▶ **SUPPLIED INFORMATION**
• • • • •

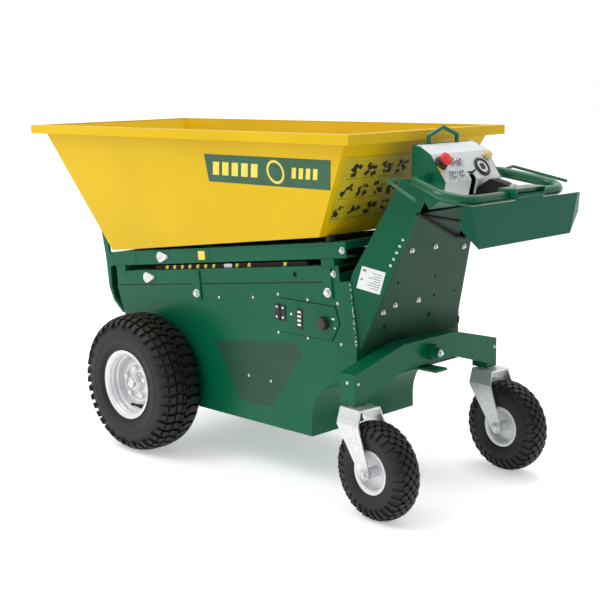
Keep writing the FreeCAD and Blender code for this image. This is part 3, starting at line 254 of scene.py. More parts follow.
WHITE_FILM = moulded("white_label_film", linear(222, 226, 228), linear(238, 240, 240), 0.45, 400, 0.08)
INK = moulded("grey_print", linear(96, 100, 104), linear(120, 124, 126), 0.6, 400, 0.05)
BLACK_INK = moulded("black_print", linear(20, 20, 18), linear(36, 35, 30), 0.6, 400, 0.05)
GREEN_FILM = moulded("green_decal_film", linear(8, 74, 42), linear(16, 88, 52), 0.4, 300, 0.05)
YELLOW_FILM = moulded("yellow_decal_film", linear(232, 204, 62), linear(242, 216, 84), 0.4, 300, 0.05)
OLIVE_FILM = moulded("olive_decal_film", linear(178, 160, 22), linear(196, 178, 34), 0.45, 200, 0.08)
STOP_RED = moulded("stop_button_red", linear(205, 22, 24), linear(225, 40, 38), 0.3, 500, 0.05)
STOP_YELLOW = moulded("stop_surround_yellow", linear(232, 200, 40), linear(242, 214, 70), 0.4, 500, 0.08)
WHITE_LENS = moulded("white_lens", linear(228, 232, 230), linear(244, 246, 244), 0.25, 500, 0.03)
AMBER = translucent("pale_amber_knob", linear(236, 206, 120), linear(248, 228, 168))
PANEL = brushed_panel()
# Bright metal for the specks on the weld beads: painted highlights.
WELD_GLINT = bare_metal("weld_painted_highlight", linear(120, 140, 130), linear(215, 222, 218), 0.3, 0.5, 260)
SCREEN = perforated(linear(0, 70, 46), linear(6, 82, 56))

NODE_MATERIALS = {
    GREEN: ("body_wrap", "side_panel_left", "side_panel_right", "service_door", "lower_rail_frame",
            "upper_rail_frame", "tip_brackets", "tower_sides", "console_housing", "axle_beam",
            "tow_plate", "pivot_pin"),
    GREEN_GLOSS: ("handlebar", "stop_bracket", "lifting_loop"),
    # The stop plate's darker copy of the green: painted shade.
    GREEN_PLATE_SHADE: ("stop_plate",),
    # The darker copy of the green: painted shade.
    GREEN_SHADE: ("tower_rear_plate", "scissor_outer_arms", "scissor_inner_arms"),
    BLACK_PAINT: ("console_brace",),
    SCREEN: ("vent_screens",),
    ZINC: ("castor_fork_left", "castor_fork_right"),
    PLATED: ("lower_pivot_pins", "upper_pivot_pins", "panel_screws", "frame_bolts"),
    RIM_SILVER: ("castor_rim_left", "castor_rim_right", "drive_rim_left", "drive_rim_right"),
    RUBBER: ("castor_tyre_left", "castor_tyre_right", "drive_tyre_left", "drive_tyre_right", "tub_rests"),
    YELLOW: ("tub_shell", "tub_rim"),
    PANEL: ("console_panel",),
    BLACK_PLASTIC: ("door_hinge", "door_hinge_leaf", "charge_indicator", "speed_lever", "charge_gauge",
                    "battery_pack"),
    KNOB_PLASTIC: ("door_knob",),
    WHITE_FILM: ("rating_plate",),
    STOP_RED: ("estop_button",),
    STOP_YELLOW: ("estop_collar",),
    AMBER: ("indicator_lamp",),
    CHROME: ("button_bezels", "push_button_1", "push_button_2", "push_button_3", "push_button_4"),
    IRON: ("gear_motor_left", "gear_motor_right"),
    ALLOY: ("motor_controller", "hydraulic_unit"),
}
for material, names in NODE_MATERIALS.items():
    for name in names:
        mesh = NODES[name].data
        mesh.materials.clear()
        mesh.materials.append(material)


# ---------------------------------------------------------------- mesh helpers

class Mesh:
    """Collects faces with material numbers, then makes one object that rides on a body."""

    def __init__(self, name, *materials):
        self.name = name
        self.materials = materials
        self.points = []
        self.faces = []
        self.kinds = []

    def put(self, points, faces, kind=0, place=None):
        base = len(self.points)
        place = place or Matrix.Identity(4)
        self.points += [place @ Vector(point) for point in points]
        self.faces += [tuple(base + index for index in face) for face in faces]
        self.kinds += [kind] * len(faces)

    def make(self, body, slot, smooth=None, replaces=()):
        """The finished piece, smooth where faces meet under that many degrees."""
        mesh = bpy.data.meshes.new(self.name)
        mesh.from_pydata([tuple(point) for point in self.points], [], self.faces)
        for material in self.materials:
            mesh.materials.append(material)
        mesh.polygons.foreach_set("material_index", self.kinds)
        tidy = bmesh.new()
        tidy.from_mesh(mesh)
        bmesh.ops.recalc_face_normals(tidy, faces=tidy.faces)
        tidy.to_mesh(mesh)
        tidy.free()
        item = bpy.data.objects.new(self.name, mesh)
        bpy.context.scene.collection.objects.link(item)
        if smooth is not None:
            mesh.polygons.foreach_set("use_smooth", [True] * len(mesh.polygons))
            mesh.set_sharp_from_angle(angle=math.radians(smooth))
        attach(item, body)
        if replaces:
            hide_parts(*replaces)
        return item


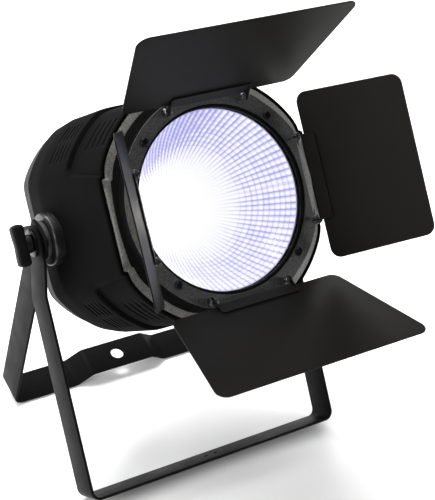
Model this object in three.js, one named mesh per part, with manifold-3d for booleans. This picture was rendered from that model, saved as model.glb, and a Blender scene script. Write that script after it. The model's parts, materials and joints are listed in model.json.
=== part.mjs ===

• • • • •

▶ **DIRECTIONS FOR THIS TASK**
The data above must be returned in full, exactly as written.

▶ **TASK RESULT**
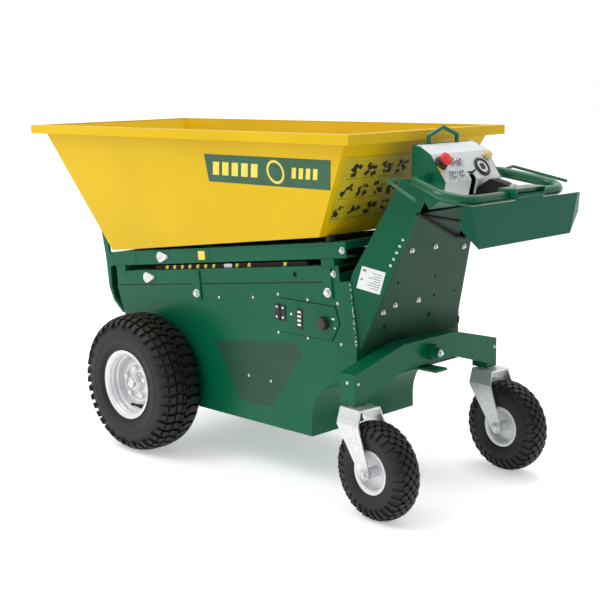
Keep writing the FreeCAD and Blender code for this image. This is part 3, starting at line 254 of scene.py. More parts follow.
WHITE_FILM = moulded("white_label_film", linear(222, 226, 228), linear(238, 240, 240), 0.45, 400, 0.08)
INK = moulded("grey_print", linear(96, 100, 104), linear(120, 124, 126), 0.6, 400, 0.05)
BLACK_INK = moulded("black_print", linear(20, 20, 18), linear(36, 35, 30), 0.6, 400, 0.05)
GREEN_FILM = moulded("green_decal_film", linear(8, 74, 42), linear(16, 88, 52), 0.4, 300, 0.05)
YELLOW_FILM = moulded("yellow_decal_film", linear(232, 204, 62), linear(242, 216, 84), 0.4, 300, 0.05)
OLIVE_FILM = moulded("olive_decal_film", linear(178, 160, 22), linear(196, 178, 34), 0.45, 200, 0.08)
STOP_RED = moulded("stop_button_red", linear(205, 22, 24), linear(225, 40, 38), 0.3, 500, 0.05)
STOP_YELLOW = moulded("stop_surround_yellow", linear(232, 200, 40), linear(242, 214, 70), 0.4, 500, 0.08)
WHITE_LENS = moulded("white_lens", linear(228, 232, 230), linear(244, 246, 244), 0.25, 500, 0.03)
AMBER = translucent("pale_amber_knob", linear(236, 206, 120), linear(248, 228, 168))
PANEL = brushed_panel()
# Bright metal for the specks on the weld beads: painted highlights.
WELD_GLINT = bare_metal("weld_painted_highlight", linear(120, 140, 130), linear(215, 222, 218), 0.3, 0.5, 260)
SCREEN = perforated(linear(0, 70, 46), linear(6, 82, 56))

NODE_MATERIALS = {
    GREEN: ("body_wrap", "side_panel_left", "side_panel_right", "service_door", "lower_rail_frame",
            "upper_rail_frame", "tip_brackets", "tower_sides", "console_housing", "axle_beam",
            "tow_plate", "pivot_pin"),
    GREEN_GLOSS: ("handlebar", "stop_bracket", "lifting_loop"),
    # The stop plate's darker copy of the green: painted shade.
    GREEN_PLATE_SHADE: ("stop_plate",),
    # The darker copy of the green: painted shade.
    GREEN_SHADE: ("tower_rear_plate", "scissor_outer_arms", "scissor_inner_arms"),
    BLACK_PAINT: ("console_brace",),
    SCREEN: ("vent_screens",),
    ZINC: ("castor_fork_left", "castor_fork_right"),
    PLATED: ("lower_pivot_pins", "upper_pivot_pins", "panel_screws", "frame_bolts"),
    RIM_SILVER: ("castor_rim_left", "castor_rim_right", "drive_rim_left", "drive_rim_right"),
    RUBBER: ("castor_tyre_left", "castor_tyre_right", "drive_tyre_left", "drive_tyre_right", "tub_rests"),
    YELLOW: ("tub_shell", "tub_rim"),
    PANEL: ("console_panel",),
    BLACK_PLASTIC: ("door_hinge", "door_hinge_leaf", "charge_indicator", "speed_lever", "charge_gauge",
                    "battery_pack"),
    KNOB_PLASTIC: ("door_knob",),
    WHITE_FILM: ("rating_plate",),
    STOP_RED: ("estop_button",),
    STOP_YELLOW: ("estop_collar",),
    AMBER: ("indicator_lamp",),
    CHROME: ("button_bezels", "push_button_1", "push_button_2", "push_button_3", "push_button_4"),
    IRON: ("gear_motor_left", "gear_motor_right"),
    ALLOY: ("motor_controller", "hydraulic_unit"),
}
for material, names in NODE_MATERIALS.items():
    for name in names:
        mesh = NODES[name].data
        mesh.materials.clear()
        mesh.materials.append(material)


# ---------------------------------------------------------------- mesh helpers

class Mesh:
    """Collects faces with material numbers, then makes one object that rides on a body."""

    def __init__(self, name, *materials):
        self.name = name
        self.materials = materials
        self.points = []
        self.faces = []
        self.kinds = []

    def put(self, points, faces, kind=0, place=None):
        base = len(self.points)
        place = place or Matrix.Identity(4)
        self.points += [place @ Vector(point) for point in points]
        self.faces += [tuple(base + index for index in face) for face in faces]
        self.kinds += [kind] * len(faces)

    def make(self, body, slot, smooth=None, replaces=()):
        """The finished piece, smooth where faces meet under that many degrees."""
        mesh = bpy.data.meshes.new(self.name)
        mesh.from_pydata([tuple(point) for point in self.points], [], self.faces)
        for material in self.materials:
            mesh.materials.append(material)
        mesh.polygons.foreach_set("material_index", self.kinds)
        tidy = bmesh.new()
        tidy.from_mesh(mesh)
        bmesh.ops.recalc_face_normals(tidy, faces=tidy.faces)
        tidy.to_mesh(mesh)
        tidy.free()
        item = bpy.data.objects.new(self.name, mesh)
        bpy.context.scene.collection.objects.link(item)
        if smooth is not None:
            mesh.polygons.foreach_set("use_smooth", [True] * len(mesh.polygons))
            mesh.set_sharp_from_angle(angle=math.radians(smooth))
        attach(item, body)
        if replaces:
            hide_parts(*replaces)
        return item


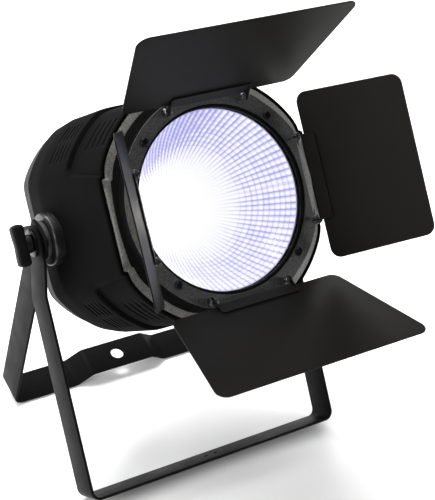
Model this object in three.js, one named mesh per part, with manifold-3d for booleans. This picture was rendered from that model, saved as model.glb, and a Blender scene script. Write that script after it. The model's parts, materials and joints are listed in model.json.
=== part.mjs ===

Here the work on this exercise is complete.